2021 Castle Lager Lions Series
The announcement of this new one-of-a-kind rugby trophy means that more than just bragging rights will be up for grabs during the eagerly awaited 2021 Castle Lager Lions Series in South Africa, when the famous rivalry with the Springboks - which stretches back to 1891 and includes 13 series in total - is renewed this summer.

The Lions last toured South Africa in 2009 when the Springboks emerged triumphant with a 2-1 Test series victory following three brutal, tightly contested matches.

South Africa was also home to the first Tour of the professional era as the Lions upset the odds in the now-iconic 1997 Series - famously documented in Living With Lions.

Jim Telfer’s Everest Speech, Matt Dawson’s dummy, Jeremy Guscott’s drop goal were all etched into the rugby history books from that Tour as the Lions claimed a dramatic 2-1 series win.

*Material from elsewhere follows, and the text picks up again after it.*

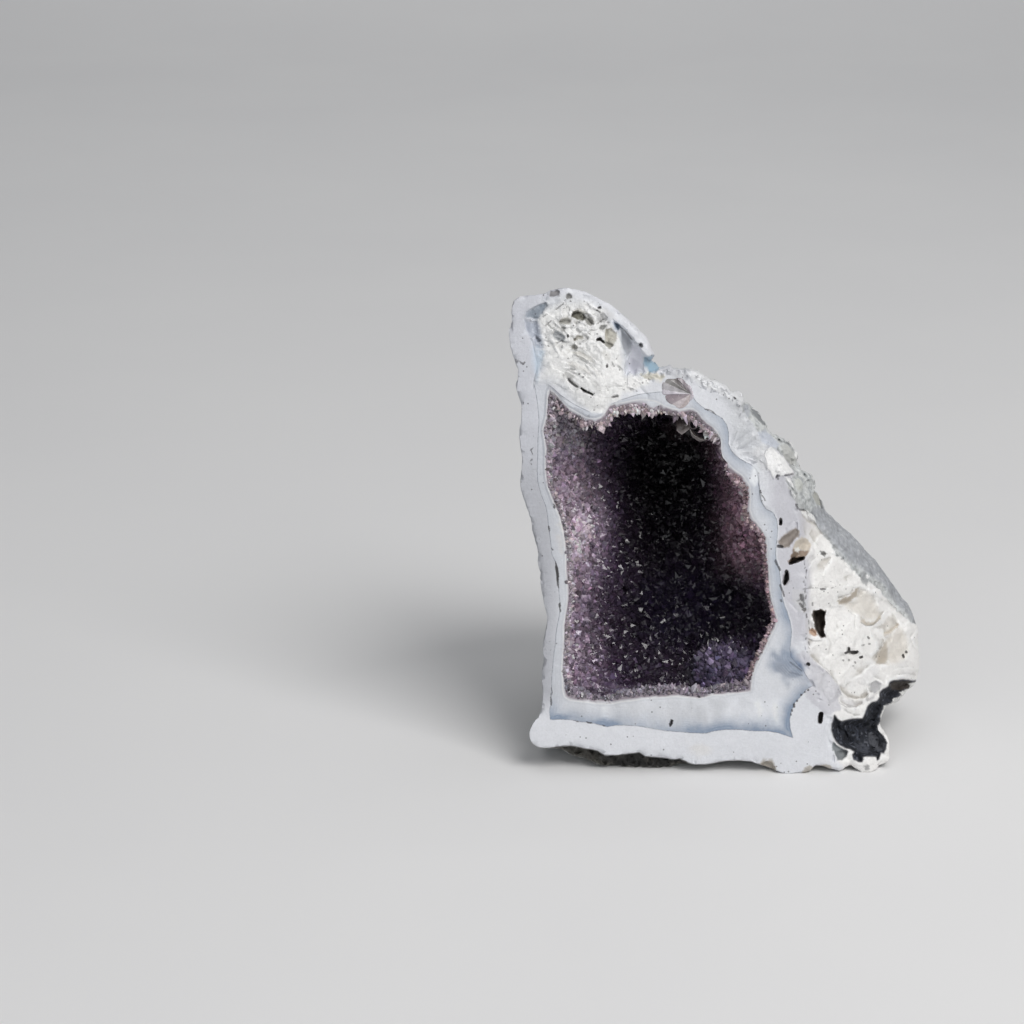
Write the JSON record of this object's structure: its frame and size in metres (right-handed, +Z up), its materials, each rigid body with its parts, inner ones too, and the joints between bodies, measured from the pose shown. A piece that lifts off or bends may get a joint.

And while the first three-quarters of the 20th century was largely a tale of Springbok dominance, Willie John McBride’s 1974 Invincibles changed all that and ended 78 years of hurt.

Historically speaking, the Lions and South Africa are incredibly evenly matched. The Boks have won 23 of the 46 Test matches played, the Lions have won 17 with six more draws.

2021 will be the third consecutive Tour to South Africa in which the Lions face the reigning world champions and the stage is set for another chapter in the saga to be written.

The 1888 Trophy
In addition to creating the Lions Series Trophy, Thomas Lyte was commissioned to design and make the medals for the upcoming series while also designing and making The Vodafone Lions 1888 Cup, a second new perpetual trophy, contested in the pre-tour warm up test match.

The trophy will be first fought for by the Lions and Japan, in preparation for the series, with a clash in Edinburgh on 26 June. The fixture at BT Murrayfield will be the first-ever clash between the world’s greatest touring side and the Brave Blossoms - and the first time a home fixture has been played since 2005.